— START MATERIAL PROVIDED —
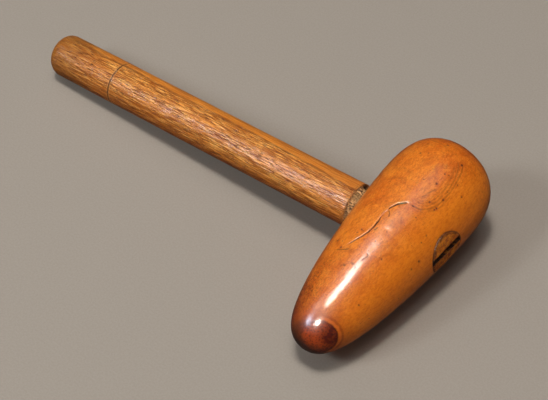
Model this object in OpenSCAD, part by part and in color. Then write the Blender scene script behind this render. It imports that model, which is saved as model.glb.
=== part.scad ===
// Mallet for dressing sheet lead, lying at rest on a flat surface.
// Millimetres. +Z is up, Z = 0 is the surface that it lies on, and the
// origin is under the middle of the whole mallet.
// The handle runs to -X, the nose of the head points to -Y.
// A turned pear-shaped head has a round eye through it. The handle's tenon
// goes through the eye, and a wedge in the tenon's kerf spreads it there.

/* [Head] */
// Length of the head from the nose to the big end
head_length = 152; // [120:1:190]
// Largest diameter of the head
head_diameter = 61; // [56:0.5:70]
// Distance from the nose to the axis of the eye
eye_from_nose = 91.5; // [75:0.5:110]
// How quickly the nose swells out towards full girth, higher is quicker
nose_swell = 1.82; // [1.3:0.02:3]
// Roundness of the nose, lower is blunter
nose_roundness = 0.352; // [0.25:0.001:0.6]
// How far along the big end starts to round over, higher is later
end_squareness = 14.8; // [6:0.2:20]
// Roundness of the big end, lower is flatter
end_roundness = 0.55; // [0.35:0.01:0.8]

/* [Handle] */
// Diameter of the grip
grip_diameter = 27; // [26:0.5:29]
// Distance from the axis of the head to the butt end
butt_from_eye = 262; // [200:1:340]
// Radius of the rounded edge at the butt
butt_rounding = 6.7; // [2:0.1:12]
// Distance from the butt end to the scribed groove
groove_from_butt = 52; // [30:1:80]
// Width of the scribed groove at the surface
groove_width = 1.2; // [0.8:0.1:3]
// Depth of the scribed groove
groove_depth = 0.4; // [0.2:0.1:1]
// Distance from the axis of the head to the shoulder
shoulder_from_eye = 31.3; // [30.5:0.1:38]
// Length of the bevel that steps in from the grip to the tenon
shoulder_bevel = 3; // [2:0.5:6]

/* [Eye and tenon] */
// Diameter of the tenon
tenon_diameter = 24; // [22:0.1:25]
// Radial room for glue between the tenon and the eye
glue_room = 0.05; // [0.02:0.01:0.3]
// How far the trimmed tenon stands above the head's surface
tenon_stand = 0.8; // [0:0.1:3]
// How far the wedge spreads each half of the tenon at its end
tenon_spread = 1; // [0.4:0.1:2]
// Width of the kerf at the tenon's end
kerf_mouth = 3; // [2:0.1:5]
// Width of the saw kerf at its bottom
kerf_floor = 0.9; // [0.6:0.1:2]
// Depth of the kerf from the axis of the head, past it towards the shoulder
kerf_past_eye = 8; // [0:0.5:20]
// How far the kerf lies off the middle of the tenon, upwards
kerf_offset = 2.4; // [-4:0.1:4]

/* [Wedge] */
// How far the wedge's outer end lies below the tenon's end
wedge_recess = 1.8; // [0.5:0.1:5]
// Room left between the wedge's thin end and the bottom of the kerf
wedge_tip_room = 6; // [2:0.5:15]

/* [Rest pose] */
// How far the nose is turned down about the handle, in degrees
nose_drop = 4.6; // [0:0.1:12]

/* [Hidden] */
$fn = 128;
head_steps = 90;
head_r = head_diameter / 2;
grip_r = grip_diameter / 2;
tenon_r = tenon_diameter / 2;
eye_r = tenon_r + glue_room;
reach = head_diameter;
spread_from = 40;

// Girth of the head at share s of its length, before scaling
function girth(s) = pow(max(0, 1 - pow(1 - s, nose_swell)), nose_roundness)
                  * pow(max(0, 1 - pow(s, end_squareness)), end_roundness);
// Shares of the length, closer together at both ends
function share(i) = (1 - cos(180 * i / head_steps)) / 2;
full_girth = max([for (i = [0 : 4 * head_steps]) girth((1 - cos(45 * i / head_steps)) / 2)]);
function head_points(grow) = [for (i = [0 : head_steps])
    [i == 0 || i == head_steps ? 0 : head_r * girth(share(i)) / full_girth + grow,
     head_length * share(i) - eye_from_nose]];

// Outer end of the tenon at the middle of the eye
tenon_end = head_r * girth(eye_from_nose / head_length) / full_girth + tenon_stand;
// The kerf's slope, and its half width at distance x from the head's axis
kerf_slope = (kerf_mouth - kerf_floor) / 2 / (tenon_end + kerf_past_eye);
function kerf_half(x) = kerf_floor / 2 + kerf_slope * (x + kerf_past_eye);
// How far each half of the tenon leans outwards
spread = atan(tenon_spread / (tenon_end + spread_from));

// Lying at rest: the belly of the head and the butt's lower edge touch Z = 0.
// The handle's slope follows from the two heights of the axes' crossing
// above that plane, found by repeating.
function head_low(slope) = max([for (p = head_points(0))
    -p[1] * cos(slope) * sin(nose_drop) + p[0] * sqrt(1 - pow(cos(slope) * sin(nose_drop), 2))]);
function next_slope(slope) = asin((head_low(slope) - butt_rounding - (grip_r - butt_rounding) * cos(slope))
                                  / (butt_from_eye - butt_rounding));
function settle(slope, n) = n == 0 ? slope : settle(next_slope(slope), n - 1);
handle_slope = settle(3, 12);
lift = head_low(handle_slope);

// Extent of the head along a direction, from its own axis system
function head_out(d, grow, near, far) = max([for (p = head_points(grow))
    if (p[1] >= near && p[1] <= far) p[1] * d[1] + p[0] * sqrt(d[0] * d[0] + d[2] * d[2])]);
x_dir = [cos(handle_slope), -sin(handle_slope) * sin(nose_drop), -sin(handle_slope) * cos(nose_drop)];
y_dir = [0, cos(nose_drop), -sin(nose_drop)];
x_high = max(head_out(x_dir, 0, -head_length, head_length),
             head_out(x_dir, tenon_stand, -tenon_r, tenon_r));
x_low = -((butt_from_eye - butt_rounding) * cos(handle_slope)
          + (grip_r - butt_rounding) * sin(handle_slope) + butt_rounding);
y_high = head_out(y_dir, 0, -head_length, head_length);
y_low = -head_out(-y_dir, 0, -head_length, head_length);

// From the mallet's own axes, with the origin where the handle's axis
// crosses the head's, to the way that it lies
module lying() {
    translate([-(x_high + x_low) / 2, -(y_high + y_low) / 2, lift])
        rotate([nose_drop, -handle_slope, 0])
            children();
}

// The turned form of the head, its axis along Y. grow adds to its radius.
module head_form(grow = 0) {
    rotate([-90, 0, 0])
        rotate_extrude()
            polygon(head_points(grow));
}

// A round bar along X from x0 to x1
module bar(r, x0, x1) {
    translate([x0, 0, 0]) rotate([0, 90, 0]) cylinder(h = x1 - x0, r = r);
}

// The kerf's taper between two distances from the head's axis
module kerf_taper(x0, x1, half_length) {
    rotate([90, 0, 0])
        translate([0, kerf_offset, -half_length])
            linear_extrude(height = 2 * half_length)
                polygon([[x0, -kerf_half(x0)], [x1, -kerf_half(x1)],
                         [x1, kerf_half(x1)], [x0, kerf_half(x0)]]);
}

// The upper half of a bar of radius r that leans outwards towards +X
module leaning_half(r, x0) {
    intersection() {
        translate([-spread_from, 0, 0])
            rotate([0, -spread, 0])
                bar(r, x0 + spread_from, 2 * reach);
        translate([-reach, -reach, 0]) cube([3 * reach, 2 * reach, reach]);
    }
}

// Both halves of the spread tenon. The eye flares in the same way.
module spread_bar(r, x0) {
    leaning_half(r, x0);
    mirror([0, 0, 1]) leaning_half(r, x0);
}

module head() {
    color([0.72, 0.42, 0.17]) lying()
        difference() {
            head_form();
            spread_bar(eye_r, 1 - spread_from);
        }
}

// Shaft with rounded butt, scribed groove and bevelled shoulder. The
// profile is drawn with X as the radius and Y as the distance to the butt.
module shaft() {
    groove = butt_from_eye - groove_from_butt;
    rotate([0, -90, 0])
        rotate_extrude() {
            difference() {
                union() {
                    polygon([[0, shoulder_from_eye - shoulder_bevel],
                             [grip_r - shoulder_bevel, shoulder_from_eye - shoulder_bevel],
                             [grip_r, shoulder_from_eye],
                             [grip_r, butt_from_eye - butt_rounding],
                             [grip_r - butt_rounding, butt_from_eye - butt_rounding],
                             [grip_r - butt_rounding, butt_from_eye],
                             [0, butt_from_eye]]);
                    translate([grip_r - butt_rounding, butt_from_eye - butt_rounding])
                        intersection() {
                            circle(r = butt_rounding);
                            square(butt_rounding);
                        }
                }
                polygon([[grip_r + groove_depth, groove - groove_width],
                         [grip_r - groove_depth, groove],
                         [grip_r + groove_depth, groove + groove_width]]);
            }
        }
}

module handle() {
    color([0.78, 0.58, 0.30]) lying()
        difference() {
            union() {
                shaft();
                intersection() {
                    spread_bar(tenon_r, -shoulder_from_eye - 1);
                    union() {
                        head_form(tenon_stand);
                        bar(grip_r, -shoulder_from_eye - 3, -5);
                    }
                }
            }
            kerf_taper(-kerf_past_eye, reach, tenon_r + 2);
        }
}

module wedge() {
    color([0.45, 0.30, 0.16]) lying()
        intersection() {
            kerf_taper(-kerf_past_eye + wedge_tip_room, tenon_end - wedge_recess, tenon_r + 2);
            bar(tenon_r, -kerf_past_eye, reach);
        }
}

head();
handle();
wedge();
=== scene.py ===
import math

import bpy
import numpy as np
from mathutils import Euler, Matrix, Vector, noise


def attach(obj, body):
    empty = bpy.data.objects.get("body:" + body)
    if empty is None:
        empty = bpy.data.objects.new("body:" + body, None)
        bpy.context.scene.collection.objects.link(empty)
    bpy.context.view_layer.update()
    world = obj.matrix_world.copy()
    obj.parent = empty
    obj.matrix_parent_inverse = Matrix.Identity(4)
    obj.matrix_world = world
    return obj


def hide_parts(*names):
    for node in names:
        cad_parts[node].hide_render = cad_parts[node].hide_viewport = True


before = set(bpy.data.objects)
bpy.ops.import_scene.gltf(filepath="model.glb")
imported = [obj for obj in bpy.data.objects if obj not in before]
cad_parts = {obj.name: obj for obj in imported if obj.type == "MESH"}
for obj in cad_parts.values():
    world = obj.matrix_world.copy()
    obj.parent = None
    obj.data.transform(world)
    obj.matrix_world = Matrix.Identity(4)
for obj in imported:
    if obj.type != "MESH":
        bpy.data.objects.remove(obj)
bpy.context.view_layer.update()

# ---------------------------------------------------------------- placing
# Everything is drawn in the mallet's own axes, in millimetres: the origin is
# where the handle's axis crosses the head's, the handle runs to -X, the nose
# points to -Y. place() lays it down as the frame has it, in metres.
NOSE_DROP, SLOPE = math.radians(4.6), math.radians(3.56181)
LIFT = np.array([115.5636, 15.4712, 29.3474])
_ca, _sa = math.cos(NOSE_DROP), math.sin(NOSE_DROP)
_cb, _sb = math.cos(-SLOPE), math.sin(-SLOPE)
TURN = (np.array([[_cb, 0, _sb], [0, 1, 0], [-_sb, 0, _cb]])
        @ np.array([[1, 0, 0], [0, _ca, -_sa], [0, _sa, _ca]]))


def place(p):
    return (np.asarray(p) @ TURN.T + LIFT) / 1000.0


def unplace(p):
    return (np.asarray(p) * 1000.0 - LIFT) @ TURN


# ---------------------------------------------------------------- the head's form
LENGTH, GIRTH_R, NOSE_Y = 152.0, 30.5, -91.5


def _girth(s):
    s = np.clip(s, 0.0, 1.0)
    return (np.clip(1 - (1 - s) ** 1.82, 0, 1) ** 0.352
            * np.clip(1 - s ** 14.8, 0, 1) ** 0.55)


_FULL = _girth(np.linspace(0, 1, 8001)).max()


def head_r(y):
    return GIRTH_R * _girth((np.asarray(y, float) - NOSE_Y) / LENGTH) / _FULL


def head_point(y, th):
    r = head_r(y)
    return np.stack([r * np.cos(th), np.asarray(y) + 0 * r, r * np.sin(th)], -1)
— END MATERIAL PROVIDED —
CHALLENGE.
Exactly and only the lines from the line with "square(butt_rounding);" to the line with "bpy.data.objects.remove(obj)", both included, are to be printed.

TASK RESPONSE.
                            square(butt_rounding);
                        }
                }
                polygon([[grip_r + groove_depth, groove - groove_width],
                         [grip_r - groove_depth, groove],
                         [grip_r + groove_depth, groove + groove_width]]);
            }
        }
}

module handle() {
    color([0.78, 0.58, 0.30]) lying()
        difference() {
            union() {
                shaft();
                intersection() {
                    spread_bar(tenon_r, -shoulder_from_eye - 1);
                    union() {
                        head_form(tenon_stand);
                        bar(grip_r, -shoulder_from_eye - 3, -5);
                    }
                }
            }
            kerf_taper(-kerf_past_eye, reach, tenon_r + 2);
        }
}

module wedge() {
    color([0.45, 0.30, 0.16]) lying()
        intersection() {
            kerf_taper(-kerf_past_eye + wedge_tip_room, tenon_end - wedge_recess, tenon_r + 2);
            bar(tenon_r, -kerf_past_eye, reach);
        }
}

head();
handle();
wedge();
=== scene.py ===
import math

import bpy
import numpy as np
from mathutils import Euler, Matrix, Vector, noise


def attach(obj, body):
    empty = bpy.data.objects.get("body:" + body)
    if empty is None:
        empty = bpy.data.objects.new("body:" + body, None)
        bpy.context.scene.collection.objects.link(empty)
    bpy.context.view_layer.update()
    world = obj.matrix_world.copy()
    obj.parent = empty
    obj.matrix_parent_inverse = Matrix.Identity(4)
    obj.matrix_world = world
    return obj


def hide_parts(*names):
    for node in names:
        cad_parts[node].hide_render = cad_parts[node].hide_viewport = True


before = set(bpy.data.objects)
bpy.ops.import_scene.gltf(filepath="model.glb")
imported = [obj for obj in bpy.data.objects if obj not in before]
cad_parts = {obj.name: obj for obj in imported if obj.type == "MESH"}
for obj in cad_parts.values():
    world = obj.matrix_world.copy()
    obj.parent = None
    obj.data.transform(world)
    obj.matrix_world = Matrix.Identity(4)
for obj in imported:
    if obj.type != "MESH":
        bpy.data.objects.remove(obj)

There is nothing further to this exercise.